> **YOUR OBJECTIVE**: Copy out the data below verbatim.

> **AVAILABLE DATA**:
++++++
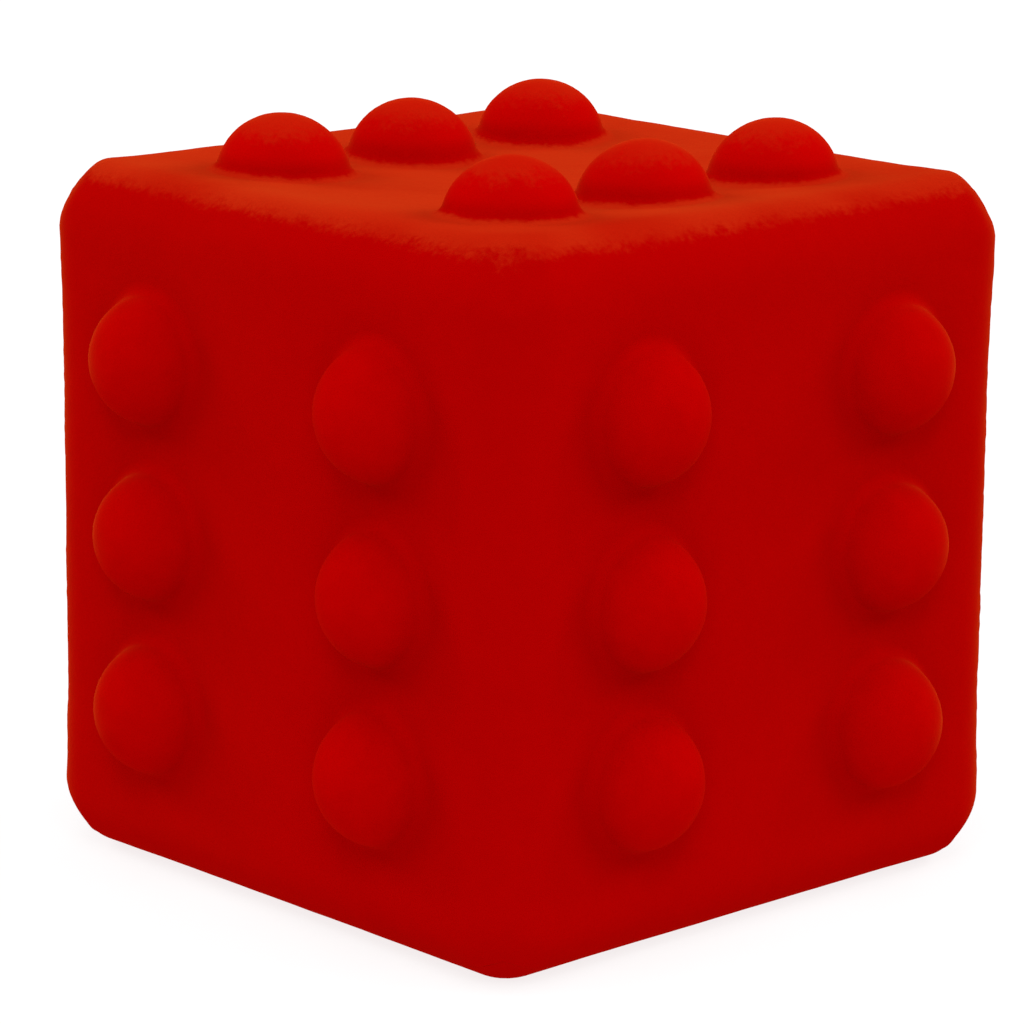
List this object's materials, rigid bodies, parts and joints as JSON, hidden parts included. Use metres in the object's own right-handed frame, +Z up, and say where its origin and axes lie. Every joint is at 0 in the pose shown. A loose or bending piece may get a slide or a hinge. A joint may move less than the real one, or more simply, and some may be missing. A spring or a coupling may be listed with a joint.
{
  "type": "giant yard die",
  "caption": "Large soft yard die: a cube with rounded edges, rows of raised domes on its sides and top and a flat base, a rubber skin in two moulded halves over foam.",
  "frame": {"origin": "on the ground, under the middle of the die's flat bottom face", "axes": "+Z up; +X is the outward normal of the right-hand visible face and -Y that of the left-hand one, so the front vertical edge is at +X, -Y"},
  "size_m": [0.1042, 0.1042, 0.0979],
  "materials": {
    "skin_rubber": "saturated red, matte and velvety, fine grain",
    "plug_rubber": "darker red, matte",
    "core_foam": "cream open-cell foam"
  },
  "bodies": {
    "root": {"front_shell": "skin_rubber", "rear_shell": "skin_rubber", "foam_core": "core_foam", "fill_plug": "plug_rubber", "vent_plug": "plug_rubber"}
  },
  "joints": []
}
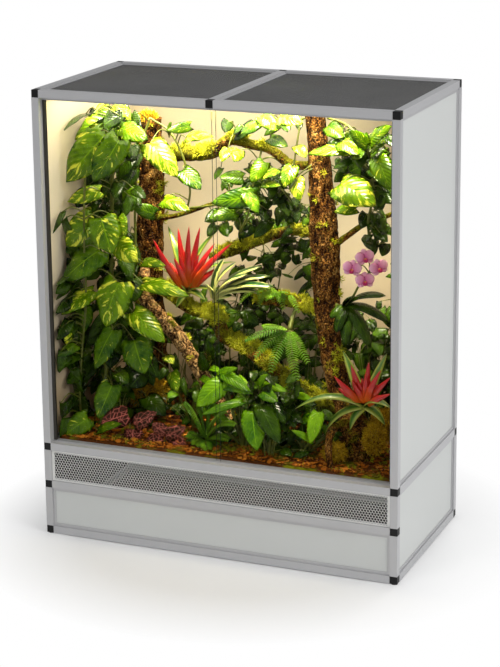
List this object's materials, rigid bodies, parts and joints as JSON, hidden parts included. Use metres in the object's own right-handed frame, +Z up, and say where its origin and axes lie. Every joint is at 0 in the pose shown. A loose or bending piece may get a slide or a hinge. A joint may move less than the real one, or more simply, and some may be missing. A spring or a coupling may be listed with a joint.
{
  "type": "reptile terrarium",
  "caption": "Tall planted terrarium: square aluminium tube frame, sliding glass doors, perforated vent strip under the doors, gauze roof panels and a closed base.",
  "frame": {"origin": "middle of the footprint on the floor, under the foot pads", "axes": "+X to the right seen from the doors, +Y from the doors to the back wall, +Z up"},
  "size_m": [0.985, 0.505, 1.2],
  "materials": {
    "tube_aluminium": "satin anodised extrusion",
    "connector_plastic": "black moulded nylon",
    "panel_grey": "light grey satin outside, cream inside",
    "vent_metal": "perforated sheet, satin grey",
    "roof_gauze": "fine dark woven gauze",
    "track_aluminium": "satin anodised extrusion",
    "channel_plastic": "black extruded edge channel",
    "door_glass": "clear float glass, polished edges",
    "bark_chips": "orange-brown bark chips with moss",
    "mossy_wood": "bark under yellow-green moss",
    "bark_wood": "rough brown bark",
    "bromeliad_leaf": "waxy red and green strap leaves",
    "orchid_bloom": "pink petals and dark strap leaves",
    "green_leaf": "glossy green leaves with cream and yellow variegation"
  },
  "bodies": {
    "cabinet": {"post_front_left_lower": "tube_aluminium", "post_front_left_middle": "tube_aluminium", "post_front_left_upper": "tube_aluminium", "post_front_right_lower": "tube_aluminium", "post_front_right_middle": "tube_aluminium", "post_front_right_upper": "tube_aluminium", "post_rear_left_lower": "tube_aluminium", "post_rear_left_upper": "tube_aluminium", "post_rear_right_lower": "tube_aluminium", "post_rear_right_upper": "tube_aluminium", "bottom_rail_front": "tube_aluminium", "bottom_rail_rear": "tube_aluminium", "bottom_rail_left": "tube_aluminium", "bottom_rail_right": "tube_aluminium", "sill_rail": "tube_aluminium", "deck_rail_front": "tube_aluminium", "deck_rail_rear": "tube_aluminium", "deck_rail_left": "tube_aluminium", "deck_rail_right": "tube_aluminium", "top_rail_front": "tube_aluminium", "top_rail_rear": "tube_aluminium", "top_rail_left": "tube_aluminium", "top_rail_right": "tube_aluminium", "roof_cross_rail": "tube_aluminium", "bottom_corners": "connector_plastic", "top_corners": "connector_plastic", "deck_connectors": "connector_plastic", "sill_tees": "connector_plastic", "roof_tees": "connector_plastic", "side_panel_left_lower": "panel_grey", "side_panel_left_upper": "panel_grey", "side_panel_right_lower": "panel_grey", "side_panel_right_upper": "panel_grey", "back_panel_lower": "panel_grey", "back_panel_upper": "panel_grey", "base_front_panel": "panel_grey", "vent_strip": "vent_metal", "roof_gauze_left": "roof_gauze", "roof_gauze_right": "roof_gauze", "base_floor": "panel_grey", "vivarium_floor": "panel_grey", "door_track_bottom": "track_aluminium", "door_track_top": "track_aluminium", "door_channel_left": "channel_plastic", "door_channel_right": "channel_plastic", "substrate_bed": "bark_chips", "trunk_left": "bark_wood", "trunk_right": "bark_wood", "upper_branch": "bark_wood", "mossy_branch": "mossy_wood", "scaly_branch": "bark_wood", "twigs": "bark_wood", "climber_left": "green_leaf", "climber_right": "green_leaf", "bromeliads": "bromeliad_leaf", "orchid": "orchid_bloom", "ferns": "green_leaf", "ground_plants": "green_leaf"},
    "left_door": {"glass_door_left": "door_glass"},
    "right_door": {"glass_door_right": "door_glass"}
  },
  "joints": [
    {"name": "left_door_slide", "type": "slide", "parent": "cabinet", "child": "left_door", "axis": [1, 0, 0], "range_m": [0, 0.455]},
    {"name": "right_door_slide", "type": "slide", "parent": "cabinet", "child": "right_door", "axis": [-1, 0, 0], "range_m": [0, 0.455]}
  ]
}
++++++
> **WORKED SOLUTION**:
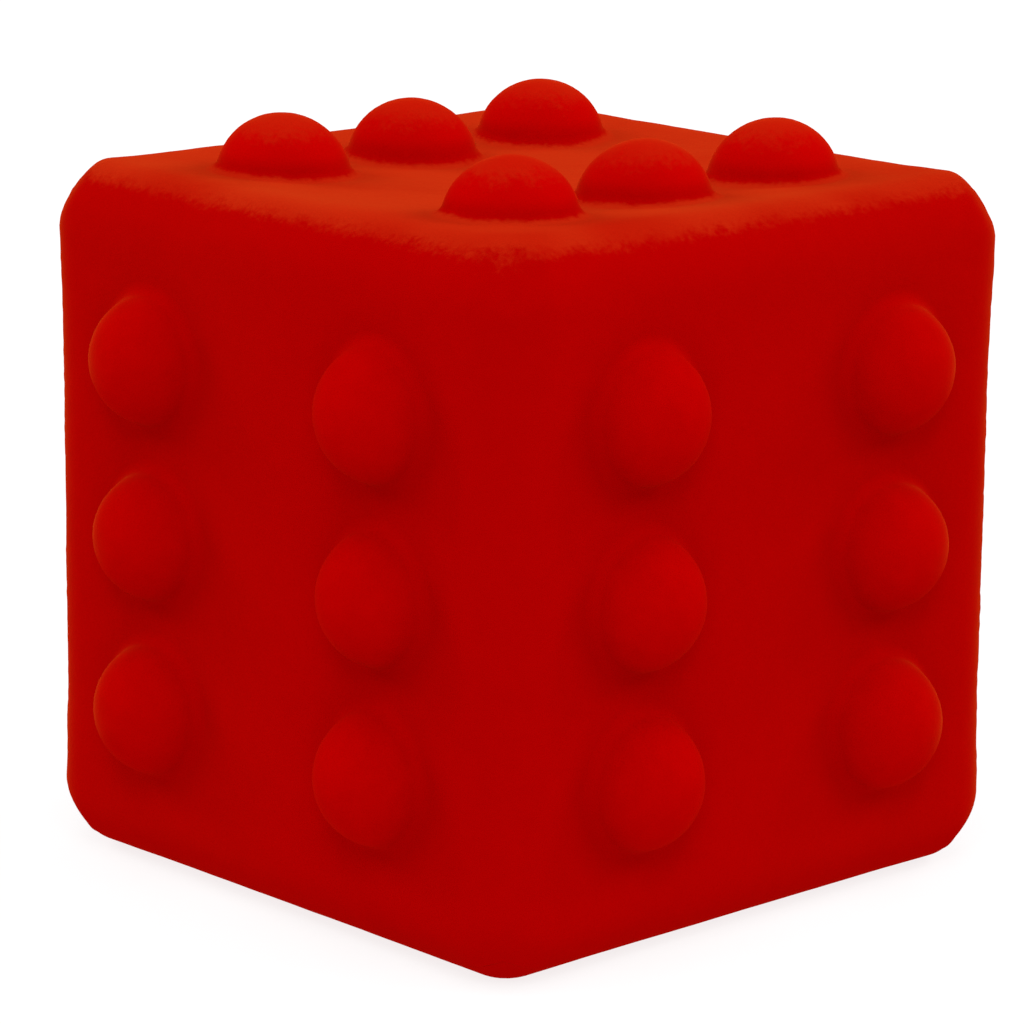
List this object's materials, rigid bodies, parts and joints as JSON, hidden parts included. Use metres in the object's own right-handed frame, +Z up, and say where its origin and axes lie. Every joint is at 0 in the pose shown. A loose or bending piece may get a slide or a hinge. A joint may move less than the real one, or more simply, and some may be missing. A spring or a coupling may be listed with a joint.
{
  "type": "giant yard die",
  "caption": "Large soft yard die: a cube with rounded edges, rows of raised domes on its sides and top and a flat base, a rubber skin in two moulded halves over foam.",
  "frame": {"origin": "on the ground, under the middle of the die's flat bottom face", "axes": "+Z up; +X is the outward normal of the right-hand visible face and -Y that of the left-hand one, so the front vertical edge is at +X, -Y"},
  "size_m": [0.1042, 0.1042, 0.0979],
  "materials": {
    "skin_rubber": "saturated red, matte and velvety, fine grain",
    "plug_rubber": "darker red, matte",
    "core_foam": "cream open-cell foam"
  },
  "bodies": {
    "root": {"front_shell": "skin_rubber", "rear_shell": "skin_rubber", "foam_core": "core_foam", "fill_plug": "plug_rubber", "vent_plug": "plug_rubber"}
  },
  "joints": []
}
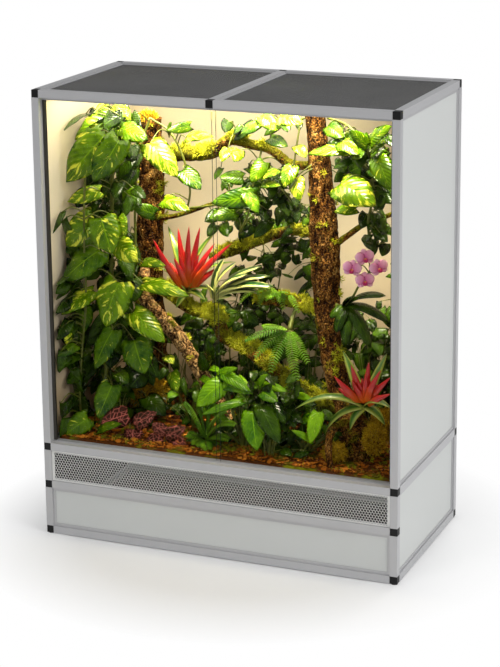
List this object's materials, rigid bodies, parts and joints as JSON, hidden parts included. Use metres in the object's own right-handed frame, +Z up, and say where its origin and axes lie. Every joint is at 0 in the pose shown. A loose or bending piece may get a slide or a hinge. A joint may move less than the real one, or more simply, and some may be missing. A spring or a coupling may be listed with a joint.
{
  "type": "reptile terrarium",
  "caption": "Tall planted terrarium: square aluminium tube frame, sliding glass doors, perforated vent strip under the doors, gauze roof panels and a closed base.",
  "frame": {"origin": "middle of the footprint on the floor, under the foot pads", "axes": "+X to the right seen from the doors, +Y from the doors to the back wall, +Z up"},
  "size_m": [0.985, 0.505, 1.2],
  "materials": {
    "tube_aluminium": "satin anodised extrusion",
    "connector_plastic": "black moulded nylon",
    "panel_grey": "light grey satin outside, cream inside",
    "vent_metal": "perforated sheet, satin grey",
    "roof_gauze": "fine dark woven gauze",
    "track_aluminium": "satin anodised extrusion",
    "channel_plastic": "black extruded edge channel",
    "door_glass": "clear float glass, polished edges",
    "bark_chips": "orange-brown bark chips with moss",
    "mossy_wood": "bark under yellow-green moss",
    "bark_wood": "rough brown bark",
    "bromeliad_leaf": "waxy red and green strap leaves",
    "orchid_bloom": "pink petals and dark strap leaves",
    "green_leaf": "glossy green leaves with cream and yellow variegation"
  },
  "bodies": {
    "cabinet": {"post_front_left_lower": "tube_aluminium", "post_front_left_middle": "tube_aluminium", "post_front_left_upper": "tube_aluminium", "post_front_right_lower": "tube_aluminium", "post_front_right_middle": "tube_aluminium", "post_front_right_upper": "tube_aluminium", "post_rear_left_lower": "tube_aluminium", "post_rear_left_upper": "tube_aluminium", "post_rear_right_lower": "tube_aluminium", "post_rear_right_upper": "tube_aluminium", "bottom_rail_front": "tube_aluminium", "bottom_rail_rear": "tube_aluminium", "bottom_rail_left": "tube_aluminium", "bottom_rail_right": "tube_aluminium", "sill_rail": "tube_aluminium", "deck_rail_front": "tube_aluminium", "deck_rail_rear": "tube_aluminium", "deck_rail_left": "tube_aluminium", "deck_rail_right": "tube_aluminium", "top_rail_front": "tube_aluminium", "top_rail_rear": "tube_aluminium", "top_rail_left": "tube_aluminium", "top_rail_right": "tube_aluminium", "roof_cross_rail": "tube_aluminium", "bottom_corners": "connector_plastic", "top_corners": "connector_plastic", "deck_connectors": "connector_plastic", "sill_tees": "connector_plastic", "roof_tees": "connector_plastic", "side_panel_left_lower": "panel_grey", "side_panel_left_upper": "panel_grey", "side_panel_right_lower": "panel_grey", "side_panel_right_upper": "panel_grey", "back_panel_lower": "panel_grey", "back_panel_upper": "panel_grey", "base_front_panel": "panel_grey", "vent_strip": "vent_metal", "roof_gauze_left": "roof_gauze", "roof_gauze_right": "roof_gauze", "base_floor": "panel_grey", "vivarium_floor": "panel_grey", "door_track_bottom": "track_aluminium", "door_track_top": "track_aluminium", "door_channel_left": "channel_plastic", "door_channel_right": "channel_plastic", "substrate_bed": "bark_chips", "trunk_left": "bark_wood", "trunk_right": "bark_wood", "upper_branch": "bark_wood", "mossy_branch": "mossy_wood", "scaly_branch": "bark_wood", "twigs": "bark_wood", "climber_left": "green_leaf", "climber_right": "green_leaf", "bromeliads": "bromeliad_leaf", "orchid": "orchid_bloom", "ferns": "green_leaf", "ground_plants": "green_leaf"},
    "left_door": {"glass_door_left": "door_glass"},
    "right_door": {"glass_door_right": "door_glass"}
  },
  "joints": [
    {"name": "left_door_slide", "type": "slide", "parent": "cabinet", "child": "left_door", "axis": [1, 0, 0], "range_m": [0, 0.455]},
    {"name": "right_door_slide", "type": "slide", "parent": "cabinet", "child": "right_door", "axis": [-1, 0, 0], "range_m": [0, 0.455]}
  ]
}